Selon beaucoup d’experts, il y a chez Vladimir Poutine une volonté d’inverser le cours de l’histoire pour que la Russie redevienne la puissance qu’elle a pu représenter par le passé, notamment durant l’empire de 1721 à 1917. "La Russie a un grand complexe de l’ancien empire. Elle se rêve en grand empire mais comprend bien que personne ne la voit en tant que puissance mondiale du grand empire. La Russie est un géant géographique mais un nain économique. Le PIB russe est plus ou moins équivalent à celui des Pays-Bas. Donc pour se repositionner comme une puissance, le seul moyen qui reste c’est le moyen militaire. Le budget annuel militaire de la Russie est de 80 milliards de dollars par an. C’est plus que celui de la France", explique Anastasiya Shapochkina.
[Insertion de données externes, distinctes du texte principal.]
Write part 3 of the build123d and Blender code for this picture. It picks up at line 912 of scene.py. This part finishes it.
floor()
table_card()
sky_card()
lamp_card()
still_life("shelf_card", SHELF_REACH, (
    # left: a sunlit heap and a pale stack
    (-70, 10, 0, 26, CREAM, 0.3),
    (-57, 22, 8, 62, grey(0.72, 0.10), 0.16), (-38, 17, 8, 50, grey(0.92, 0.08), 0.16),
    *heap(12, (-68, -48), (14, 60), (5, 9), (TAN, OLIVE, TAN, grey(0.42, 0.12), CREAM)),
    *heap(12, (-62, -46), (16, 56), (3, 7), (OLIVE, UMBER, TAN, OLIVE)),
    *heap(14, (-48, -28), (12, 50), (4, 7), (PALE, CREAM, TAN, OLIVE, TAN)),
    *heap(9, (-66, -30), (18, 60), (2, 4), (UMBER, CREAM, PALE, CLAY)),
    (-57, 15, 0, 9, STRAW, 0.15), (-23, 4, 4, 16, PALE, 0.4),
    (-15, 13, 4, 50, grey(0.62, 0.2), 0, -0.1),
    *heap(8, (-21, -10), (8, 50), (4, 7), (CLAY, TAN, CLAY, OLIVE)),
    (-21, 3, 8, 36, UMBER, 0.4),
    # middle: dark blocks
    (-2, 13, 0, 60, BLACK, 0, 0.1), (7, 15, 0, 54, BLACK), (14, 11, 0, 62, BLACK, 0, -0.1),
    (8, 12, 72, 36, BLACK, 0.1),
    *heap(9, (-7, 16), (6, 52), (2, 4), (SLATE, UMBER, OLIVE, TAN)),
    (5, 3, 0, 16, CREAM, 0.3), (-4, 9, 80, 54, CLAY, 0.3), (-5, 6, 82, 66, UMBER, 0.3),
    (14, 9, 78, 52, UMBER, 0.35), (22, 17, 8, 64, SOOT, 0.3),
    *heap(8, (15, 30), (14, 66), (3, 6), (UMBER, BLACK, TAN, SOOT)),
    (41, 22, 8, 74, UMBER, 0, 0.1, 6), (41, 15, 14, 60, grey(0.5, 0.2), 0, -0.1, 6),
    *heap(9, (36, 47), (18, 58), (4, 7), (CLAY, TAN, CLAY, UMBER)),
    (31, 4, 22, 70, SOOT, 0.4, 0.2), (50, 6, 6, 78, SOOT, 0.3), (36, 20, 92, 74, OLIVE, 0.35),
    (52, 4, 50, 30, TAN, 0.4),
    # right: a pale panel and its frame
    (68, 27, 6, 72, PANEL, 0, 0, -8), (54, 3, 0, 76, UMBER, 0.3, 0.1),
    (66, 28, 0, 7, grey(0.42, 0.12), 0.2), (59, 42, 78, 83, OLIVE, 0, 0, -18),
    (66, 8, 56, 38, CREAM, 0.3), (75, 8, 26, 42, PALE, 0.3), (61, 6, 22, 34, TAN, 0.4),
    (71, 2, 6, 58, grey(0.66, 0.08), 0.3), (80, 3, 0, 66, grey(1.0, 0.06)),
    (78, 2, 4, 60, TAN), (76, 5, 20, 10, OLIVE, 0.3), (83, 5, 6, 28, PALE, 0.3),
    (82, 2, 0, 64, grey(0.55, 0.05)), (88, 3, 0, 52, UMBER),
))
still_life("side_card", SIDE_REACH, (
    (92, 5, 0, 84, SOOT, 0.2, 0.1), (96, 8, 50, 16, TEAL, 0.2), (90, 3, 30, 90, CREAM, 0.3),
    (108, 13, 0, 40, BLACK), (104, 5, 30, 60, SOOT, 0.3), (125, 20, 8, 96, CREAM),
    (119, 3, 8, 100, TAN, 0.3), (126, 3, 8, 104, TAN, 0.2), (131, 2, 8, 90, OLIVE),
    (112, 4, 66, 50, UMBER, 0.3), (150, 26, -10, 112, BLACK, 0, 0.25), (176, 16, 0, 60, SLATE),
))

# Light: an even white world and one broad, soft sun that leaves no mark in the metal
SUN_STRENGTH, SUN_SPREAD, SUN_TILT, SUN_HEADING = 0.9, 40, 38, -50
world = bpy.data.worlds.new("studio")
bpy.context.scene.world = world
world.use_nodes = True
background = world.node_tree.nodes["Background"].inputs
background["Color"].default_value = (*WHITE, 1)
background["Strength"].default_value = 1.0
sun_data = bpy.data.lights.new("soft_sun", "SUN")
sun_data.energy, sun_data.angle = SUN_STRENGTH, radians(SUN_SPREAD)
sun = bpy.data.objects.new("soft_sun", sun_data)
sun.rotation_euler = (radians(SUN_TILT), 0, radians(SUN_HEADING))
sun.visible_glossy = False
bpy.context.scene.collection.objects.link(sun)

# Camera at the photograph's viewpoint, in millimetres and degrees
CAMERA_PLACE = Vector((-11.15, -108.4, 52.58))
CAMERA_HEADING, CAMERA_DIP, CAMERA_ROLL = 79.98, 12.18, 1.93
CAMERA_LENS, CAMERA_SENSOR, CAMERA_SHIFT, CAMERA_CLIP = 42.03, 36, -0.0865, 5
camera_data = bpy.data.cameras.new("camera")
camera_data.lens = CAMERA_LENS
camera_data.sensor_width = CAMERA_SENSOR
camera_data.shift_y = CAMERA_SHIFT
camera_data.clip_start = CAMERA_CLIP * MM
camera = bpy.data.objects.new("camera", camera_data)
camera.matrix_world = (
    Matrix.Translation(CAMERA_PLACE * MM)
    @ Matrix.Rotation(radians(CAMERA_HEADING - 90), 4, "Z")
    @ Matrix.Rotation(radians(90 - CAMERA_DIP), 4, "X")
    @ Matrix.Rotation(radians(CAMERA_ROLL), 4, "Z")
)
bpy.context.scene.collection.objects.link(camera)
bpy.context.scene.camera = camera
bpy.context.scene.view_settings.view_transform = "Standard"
Une volonté d’élargir le territoire et de combattre un ennemi. Le président russe appelle régulièrement à une "dénazification" de l’Ukraine. "L’Ukraine a été un territoire où il y a eu beaucoup de participation d’une partie de la population à l’Holocauste. C'est vrai que des mouvements nient ça en Ukraine. Mais l’Ukraine n’a jamais fait obstacle à ce qu’on écrive une véritable histoire de ces questions. Toutes les archives sont complètement ouvertes. Vladimir Poutine se rattache à une sorte de mythe comme quoi les Ukrainiens en seraient restés à 1941-1944 parce qu’il y a des mouvements d'extrême-droite en Ukraine. Il cherche à instrumentaliser complètement. Parler de dénazification n’a rigoureusement aucun sens", explique Alain Blum.
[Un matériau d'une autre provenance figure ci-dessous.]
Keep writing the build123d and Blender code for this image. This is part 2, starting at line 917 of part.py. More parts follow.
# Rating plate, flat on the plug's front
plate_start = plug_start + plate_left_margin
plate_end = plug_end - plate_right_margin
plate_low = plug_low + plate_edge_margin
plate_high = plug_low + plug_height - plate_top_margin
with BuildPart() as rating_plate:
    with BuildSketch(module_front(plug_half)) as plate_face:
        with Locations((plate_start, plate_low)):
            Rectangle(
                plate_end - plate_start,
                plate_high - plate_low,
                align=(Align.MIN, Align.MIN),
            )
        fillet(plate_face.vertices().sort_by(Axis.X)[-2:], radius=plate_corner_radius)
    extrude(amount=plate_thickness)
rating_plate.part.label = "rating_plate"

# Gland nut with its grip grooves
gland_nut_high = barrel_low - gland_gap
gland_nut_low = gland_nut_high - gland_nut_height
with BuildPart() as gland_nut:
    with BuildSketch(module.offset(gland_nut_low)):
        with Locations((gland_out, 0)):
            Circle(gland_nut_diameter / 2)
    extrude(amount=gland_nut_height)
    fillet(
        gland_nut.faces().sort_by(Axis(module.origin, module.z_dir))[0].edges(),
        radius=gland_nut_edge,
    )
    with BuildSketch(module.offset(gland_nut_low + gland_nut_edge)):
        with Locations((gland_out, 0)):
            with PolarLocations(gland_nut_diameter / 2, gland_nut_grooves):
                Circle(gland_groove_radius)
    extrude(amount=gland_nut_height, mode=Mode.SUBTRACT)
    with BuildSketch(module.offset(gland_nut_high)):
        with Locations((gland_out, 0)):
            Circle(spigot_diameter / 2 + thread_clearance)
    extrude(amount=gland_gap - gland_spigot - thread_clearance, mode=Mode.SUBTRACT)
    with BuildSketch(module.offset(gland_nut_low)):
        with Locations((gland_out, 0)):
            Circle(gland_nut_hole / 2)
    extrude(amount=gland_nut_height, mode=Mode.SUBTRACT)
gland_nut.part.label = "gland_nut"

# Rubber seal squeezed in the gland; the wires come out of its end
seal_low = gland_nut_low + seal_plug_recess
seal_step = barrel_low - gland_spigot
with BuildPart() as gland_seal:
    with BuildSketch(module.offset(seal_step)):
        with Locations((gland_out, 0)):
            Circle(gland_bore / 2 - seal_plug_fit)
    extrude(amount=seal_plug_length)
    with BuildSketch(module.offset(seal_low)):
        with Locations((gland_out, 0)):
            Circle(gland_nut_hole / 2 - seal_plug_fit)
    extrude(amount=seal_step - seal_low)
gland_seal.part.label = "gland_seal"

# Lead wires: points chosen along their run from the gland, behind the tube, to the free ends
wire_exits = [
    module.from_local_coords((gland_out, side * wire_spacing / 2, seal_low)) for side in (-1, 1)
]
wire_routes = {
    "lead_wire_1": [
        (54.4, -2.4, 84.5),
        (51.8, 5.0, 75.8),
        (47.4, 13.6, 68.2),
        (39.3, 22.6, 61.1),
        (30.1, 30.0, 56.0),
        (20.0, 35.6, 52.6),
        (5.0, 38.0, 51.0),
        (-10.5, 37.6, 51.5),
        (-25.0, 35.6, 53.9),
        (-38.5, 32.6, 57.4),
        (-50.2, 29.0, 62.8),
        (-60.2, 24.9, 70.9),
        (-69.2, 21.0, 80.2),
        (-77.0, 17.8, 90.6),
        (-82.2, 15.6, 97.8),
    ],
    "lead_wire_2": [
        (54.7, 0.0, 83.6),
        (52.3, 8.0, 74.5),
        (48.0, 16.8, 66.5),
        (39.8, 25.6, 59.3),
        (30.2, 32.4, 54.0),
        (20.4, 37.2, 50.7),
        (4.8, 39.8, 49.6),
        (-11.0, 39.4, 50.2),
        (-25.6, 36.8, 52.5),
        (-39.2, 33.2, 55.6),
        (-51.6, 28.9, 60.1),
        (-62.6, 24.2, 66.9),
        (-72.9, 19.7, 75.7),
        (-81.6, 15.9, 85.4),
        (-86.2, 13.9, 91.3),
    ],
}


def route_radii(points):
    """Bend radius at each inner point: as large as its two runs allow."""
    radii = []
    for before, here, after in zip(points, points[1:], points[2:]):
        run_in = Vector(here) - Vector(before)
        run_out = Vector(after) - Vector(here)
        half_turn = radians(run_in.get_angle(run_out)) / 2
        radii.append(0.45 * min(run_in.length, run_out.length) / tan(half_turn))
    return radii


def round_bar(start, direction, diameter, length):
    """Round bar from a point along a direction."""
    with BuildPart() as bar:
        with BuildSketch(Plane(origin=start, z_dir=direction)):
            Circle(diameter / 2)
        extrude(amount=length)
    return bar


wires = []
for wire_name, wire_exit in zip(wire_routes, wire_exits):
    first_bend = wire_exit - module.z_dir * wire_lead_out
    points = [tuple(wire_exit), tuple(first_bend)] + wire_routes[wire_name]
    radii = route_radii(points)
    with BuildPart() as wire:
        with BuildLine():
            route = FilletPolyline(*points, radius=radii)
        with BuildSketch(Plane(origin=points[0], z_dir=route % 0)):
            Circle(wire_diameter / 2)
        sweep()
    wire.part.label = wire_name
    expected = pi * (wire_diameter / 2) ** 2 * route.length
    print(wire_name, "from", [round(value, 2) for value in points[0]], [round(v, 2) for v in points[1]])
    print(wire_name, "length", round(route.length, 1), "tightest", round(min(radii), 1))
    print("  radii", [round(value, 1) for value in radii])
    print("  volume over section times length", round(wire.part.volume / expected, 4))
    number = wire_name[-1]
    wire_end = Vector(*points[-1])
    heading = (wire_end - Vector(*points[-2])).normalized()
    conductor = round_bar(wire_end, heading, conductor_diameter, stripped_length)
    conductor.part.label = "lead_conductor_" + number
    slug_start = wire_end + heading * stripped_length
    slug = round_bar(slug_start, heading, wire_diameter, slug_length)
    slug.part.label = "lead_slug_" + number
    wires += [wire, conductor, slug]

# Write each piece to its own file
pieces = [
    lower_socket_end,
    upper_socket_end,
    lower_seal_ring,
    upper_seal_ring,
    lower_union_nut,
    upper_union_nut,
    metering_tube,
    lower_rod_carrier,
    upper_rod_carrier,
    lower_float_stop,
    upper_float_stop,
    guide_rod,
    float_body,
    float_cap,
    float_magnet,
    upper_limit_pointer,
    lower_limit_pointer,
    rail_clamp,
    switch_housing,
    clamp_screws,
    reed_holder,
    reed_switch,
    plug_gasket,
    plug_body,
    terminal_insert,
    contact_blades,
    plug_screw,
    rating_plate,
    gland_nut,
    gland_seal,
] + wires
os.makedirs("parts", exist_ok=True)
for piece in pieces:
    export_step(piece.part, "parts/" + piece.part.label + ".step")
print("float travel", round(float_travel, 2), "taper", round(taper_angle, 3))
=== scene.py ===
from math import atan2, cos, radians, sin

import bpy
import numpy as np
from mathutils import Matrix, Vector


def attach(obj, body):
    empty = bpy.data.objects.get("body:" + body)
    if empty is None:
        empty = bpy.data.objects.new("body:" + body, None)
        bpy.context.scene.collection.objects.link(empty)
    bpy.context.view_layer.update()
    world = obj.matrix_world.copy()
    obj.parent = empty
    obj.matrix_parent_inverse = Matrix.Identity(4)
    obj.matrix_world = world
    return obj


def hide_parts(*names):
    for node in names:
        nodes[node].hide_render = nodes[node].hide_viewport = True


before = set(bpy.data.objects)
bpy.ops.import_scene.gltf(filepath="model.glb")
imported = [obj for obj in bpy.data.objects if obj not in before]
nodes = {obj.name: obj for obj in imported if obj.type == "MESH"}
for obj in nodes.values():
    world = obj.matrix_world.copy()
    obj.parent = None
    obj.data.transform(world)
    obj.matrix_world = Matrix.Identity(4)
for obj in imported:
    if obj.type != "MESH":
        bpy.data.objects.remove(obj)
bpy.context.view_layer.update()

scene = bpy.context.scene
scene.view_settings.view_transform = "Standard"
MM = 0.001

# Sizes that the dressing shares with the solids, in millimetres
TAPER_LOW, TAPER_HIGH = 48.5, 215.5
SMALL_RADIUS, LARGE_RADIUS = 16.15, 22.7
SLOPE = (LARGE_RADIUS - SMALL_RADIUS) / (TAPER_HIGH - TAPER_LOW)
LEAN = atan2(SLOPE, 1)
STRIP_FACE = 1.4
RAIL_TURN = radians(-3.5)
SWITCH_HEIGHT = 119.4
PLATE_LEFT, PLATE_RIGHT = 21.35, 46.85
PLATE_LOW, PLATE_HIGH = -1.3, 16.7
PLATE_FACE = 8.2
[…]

Des arrangements qui vont de pair avec des condamnations d’historiens en Russie et la dissolution de l’ONG Memorial, qui travaillaient sur la mémoire du goulag.
Depuis le début de la guerre il y a moins d’une semaine, plus de 200 civils sont morts dans le conflit. Plus de 500.000 personnes réfugiées selon le Haut commissariat pour les réfugiés aux Nations Unies.